Still, the cost of continuing to depend on nuclear energy and not putting money into developing new energy sources may be still higher in the longer term.
If nothing else, Fukushima has highlighted the risks of controlling nuclear reactors even with the best of plans and highest of standards.
Meanwhile, not investing in alternative energy sources now and remaining petroleum-dependent has a clear strategic disadvantage: Japan will remain dependent on resources from some of the world’s most politically unstable regions.
Advances in fracking technology, if they really bear out in an environmentally safe and responsible fashion, mean that both the United States and Europe will become less and less dependent on Middle Eastern oil, as they are better able to tap into these natural gas supplies. That would leave Asia as the sole region that will rely on imported petroleum at current levels.
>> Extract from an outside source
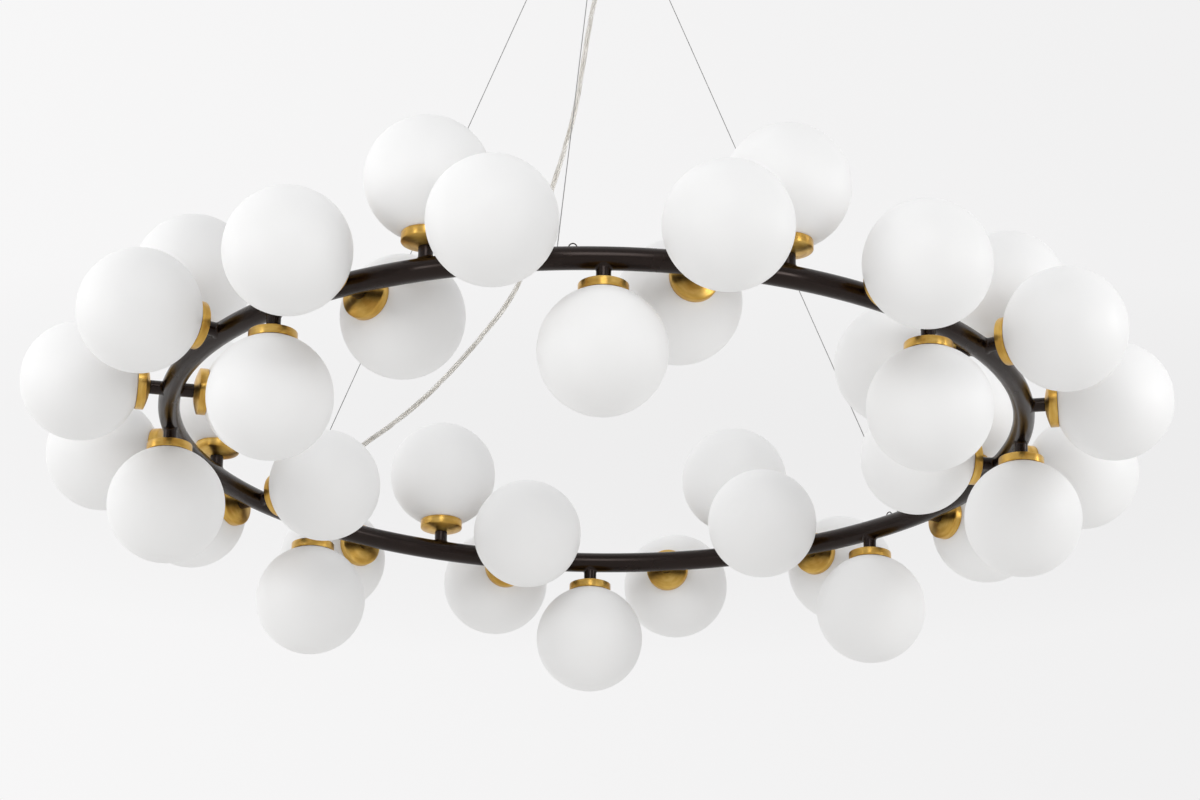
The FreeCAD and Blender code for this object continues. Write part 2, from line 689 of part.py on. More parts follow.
def check_and_write():
    """Stops on any failed object or bad shape, then writes every node to its own file."""
    doc.recompute()
    for thing in doc.Objects:
        if "Invalid" in thing.State or "Error" in thing.State:
            raise RuntimeError("%s: %s" % (thing.Label, thing.State))
    for node in nodes:
        if node.Shape.isNull() or not node.Shape.isValid():
            raise RuntimeError("bad shape in " + node.Label)
    for node in nodes:
        node.Shape.exportStep("parts/%s.step" % node.Label)
    print("%d nodes, %d solids" % (len(nodes), sum(len(node.Shape.Solids) for node in nodes)))


make_ring()
make_arms()
make_bracket()
make_canopy()
make_canopy_fittings()
make_grippers()
make_wires()
make_loops()
make_glands()
make_cord()
check_and_write()
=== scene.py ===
import math

import bmesh
import bpy
import numpy as np
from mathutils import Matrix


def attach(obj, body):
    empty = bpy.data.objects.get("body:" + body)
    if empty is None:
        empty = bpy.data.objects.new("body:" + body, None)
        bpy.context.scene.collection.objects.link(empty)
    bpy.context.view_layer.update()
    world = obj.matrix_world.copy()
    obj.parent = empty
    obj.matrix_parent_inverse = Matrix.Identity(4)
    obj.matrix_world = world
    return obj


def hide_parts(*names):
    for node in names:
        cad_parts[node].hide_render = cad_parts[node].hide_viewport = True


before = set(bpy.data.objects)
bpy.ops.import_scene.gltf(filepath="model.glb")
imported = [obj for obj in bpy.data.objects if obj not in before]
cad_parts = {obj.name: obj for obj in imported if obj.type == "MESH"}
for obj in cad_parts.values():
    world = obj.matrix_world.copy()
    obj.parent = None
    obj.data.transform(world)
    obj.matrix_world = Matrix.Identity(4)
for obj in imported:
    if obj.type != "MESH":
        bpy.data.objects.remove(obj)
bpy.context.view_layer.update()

# The camera stands in front of the ring and below it, and looks up at it with a long lens, as
# the photograph does. Its place is given from the origin at the ceiling, in metres.
CAMERA_PLACE = (0.003489, -3.33724, -1.896686)
CAMERA_PITCH = math.radians(21.172)
CAMERA_ROLL = math.radians(0.699)
CAMERA_LENS = 103.896
SENSOR_WIDTH = 36.0

forward = np.array([0.0, math.cos(CAMERA_PITCH), math.sin(CAMERA_PITCH)])
down = np.array([0.0, math.sin(CAMERA_PITCH), -math.cos(CAMERA_PITCH)])
right = np.array([1.0, 0.0, 0.0])
camera_right = right * math.cos(CAMERA_ROLL) - down * math.sin(CAMERA_ROLL)
camera_down = right * math.sin(CAMERA_ROLL) + down * math.cos(CAMERA_ROLL)
lens = bpy.data.cameras.new("camera")
lens.lens = CAMERA_LENS
lens.sensor_width = SENSOR_WIDTH
camera = bpy.data.objects.new("camera", lens)
bpy.context.scene.collection.objects.link(camera)
pose = np.eye(4)
pose[:3, 0] = camera_right
pose[:3, 1] = -camera_down
pose[:3, 2] = -forward
pose[:3, 3] = CAMERA_PLACE
camera.matrix_world = pose.T.tolist()
bpy.context.scene.camera = camera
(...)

Reconsider nuclear and reassess industrial policy
One of Japan’s hopes to offset some of its dependence on Middle Eastern petroleum is to tap into the natural gas supply from the United States. U.S. gas supply is expected to exceed domestic demand within the next decade and bilateral efforts to allow the United States to export excess gas to Japan are currently underway.
That, however, would be a wasted opportunity for Japan. Given the continued slide of the Japanese manufacturing sector, Japan can ill-afford to delay investing heavily in industries that could take its place.
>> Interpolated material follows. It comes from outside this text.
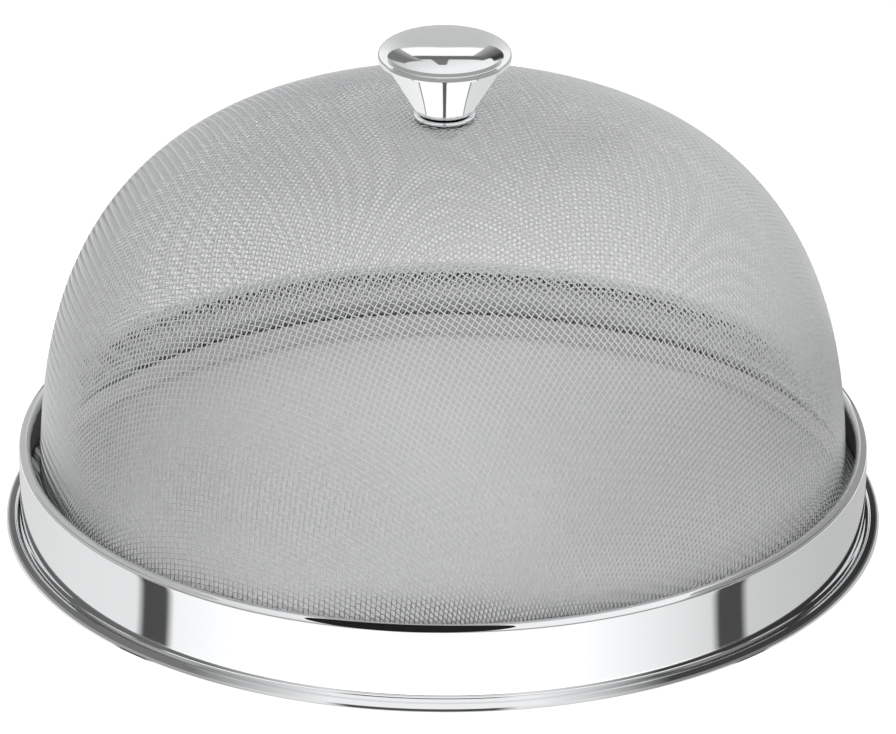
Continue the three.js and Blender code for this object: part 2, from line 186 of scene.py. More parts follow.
def add_node(tree, kind, inputs=(), **settings):
    """Adds one node to a tree. inputs pairs a socket's name or number with a value, or
    with another node's output socket, or with a node, whose first output is then linked."""
    node = tree.nodes.new(kind)
    for key, value in settings.items():
        setattr(node, key, value)
    for socket, value in inputs:
        if isinstance(value, bpy.types.Node):
            value = value.outputs[0]
        if isinstance(value, bpy.types.NodeSocket):
            tree.links.new(value, node.inputs[socket])
        else:
            node.inputs[socket].default_value = value
    return node


def metal(name, hex_colour, roughness):
    """A bare metal: all its light is reflected, tinted by its colour."""
    material = bpy.data.materials.new(name)
    material.use_nodes = True
    shader = material.node_tree.nodes["Principled BSDF"]
    shader.inputs["Base Color"].default_value = linear(hex_colour)
    shader.inputs["Metallic"].default_value = 1.0
    shader.inputs["Roughness"].default_value = roughness
    return material, material.node_tree, shader


print("middle grey in linear light:", round(linear("#808080")[0], 3))

# %% [markdown]
# ### Wire and bar
#
# Bright drawn stainless wire is AISI 304: the die leaves it smooth but not mirror-like, so
# each wire shows a soft streak of the light round it. Its drawing lines are far finer than
# one pixel, so it needs no pattern. The core wire, the boss and the wide washer are turned
# or cut from bright bar that no one polishes.

# %% Drawn wire and turned bar
drawn_wire, _, _ = metal("Drawn stainless wire", "#DEDFE0", 0.32)
plain_bar, _, _ = metal("Turned stainless bar", "#C9CACB", 0.24)
print("materials:", drawn_wire.name, "and", plain_bar.name)

# %% [markdown]
# ### Polished sheet
#
# The band and the knob are stainless sheet, polished on a buffing wheel to a mirror. The
# wheel ran round the band and left marks along it about 0.4 mm apart, which only blur a
# reflection a little. So the marks steer the roughness, and the surface stays smooth.
#
# No wheel reaches the band's inside. There the sheet is as it was rolled, with painted
# shade on it: darker towards the upper bead, and darker still at the left and right, where
# the pocket between the band and the cloth lies in shade.

# %% Mirror polish outside, rolled sheet with painted shade inside
POLISHED = "#E6E7E8"
BUFFING_MARKS = (24.0, 260.0, 1.0)  # in one turn, and along the profile
INSIDE_RADIUS = 144.65  # just within the middle of the band's sheet
INSIDE_TOP = 27.2  # under the upper bead
# painted shade: the band's inside is painted darker upwards from 18 mm to 25 mm, under the upper bead
BEAD_SHADE = (18.0, 25.0)  # from where it starts to where it is full
# painted shade: the band's inside is painted dark at the left and right, fading out from 60 to 105 mm to
# the front or back
SIDE_SHADE = (60.0, 105.0)  # how far to the front or back it is dark, and where that ends
ROLLED_ROUGHNESS = 0.5

polished_sheet, tree, shader = metal("Mirror-polished stainless sheet", POLISHED, 0.05)
flat = add_node(tree, "ShaderNodeUVMap", uv_map="OFBake")
marks_place = add_node(tree, "ShaderNodeMapping", [("Vector", flat), ("Scale", BUFFING_MARKS)])
marks = add_node(tree, "ShaderNodeTexNoise", [("Vector", marks_place), ("Scale", 1.0), ("Detail", 3.0)])
blur = add_node(
    tree, "ShaderNodeMapRange",
    [("Value", marks.outputs["Fac"]), ("To Min", 0.03), ("To Max", 0.08)],
)
here = add_node(tree, "ShaderNodeTexCoord").outputs["Object"]
spread = add_node(tree, "ShaderNodeSeparateXYZ", [("Vector", here)])
flattened = add_node(
    tree, "ShaderNodeVectorMath", [(0, here), (1, (1.0, 1.0, 0.0))], operation="MULTIPLY"
)
radius = add_node(tree, "ShaderNodeVectorMath", [(0, flattened)], operation="LENGTH").outputs["Value"]
near_axis = add_node(
    tree, "ShaderNodeMath", [(0, radius), (1, INSIDE_RADIUS * MM)], operation="LESS_THAN"
)
under_bead = add_node(
    tree, "ShaderNodeMath", [(0, spread.outputs["Z"]), (1, INSIDE_TOP * MM)], operation="LESS_THAN"
)
inside = add_node(tree, "ShaderNodeMath", [(0, near_axis), (1, under_bead)], operation="MULTIPLY")
finish = add_node(
    tree, "ShaderNodeMix", [(0, inside), (2, blur), (3, ROLLED_ROUGHNESS)], data_type="FLOAT"
)
tree.links.new(finish.outputs[0], shader.inputs["Roughness"])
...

Japanese carmakers have taken the lead in developing energy efficiency. Hence, the prospect of Japanese companies becoming world leaders in renewable energy technology is hardly far-fetched.
Fukushima should be a wake-up call for Japan not only to reconsider its nuclear energy policy, but also to reassess its future industrial priorities. This is not the time to rebuild what Japan has been. It should be an opportunity to build up Japan to what it can be, despite the costs in the near term.
But in the near term, as Tokyo voters head to the polls, their support for Hosokawa will mean a resounding yes for endeavors to keep Japan nuclear-free, while a vote for Masuzoe will spell yes for a resumption of nuclear power dependence.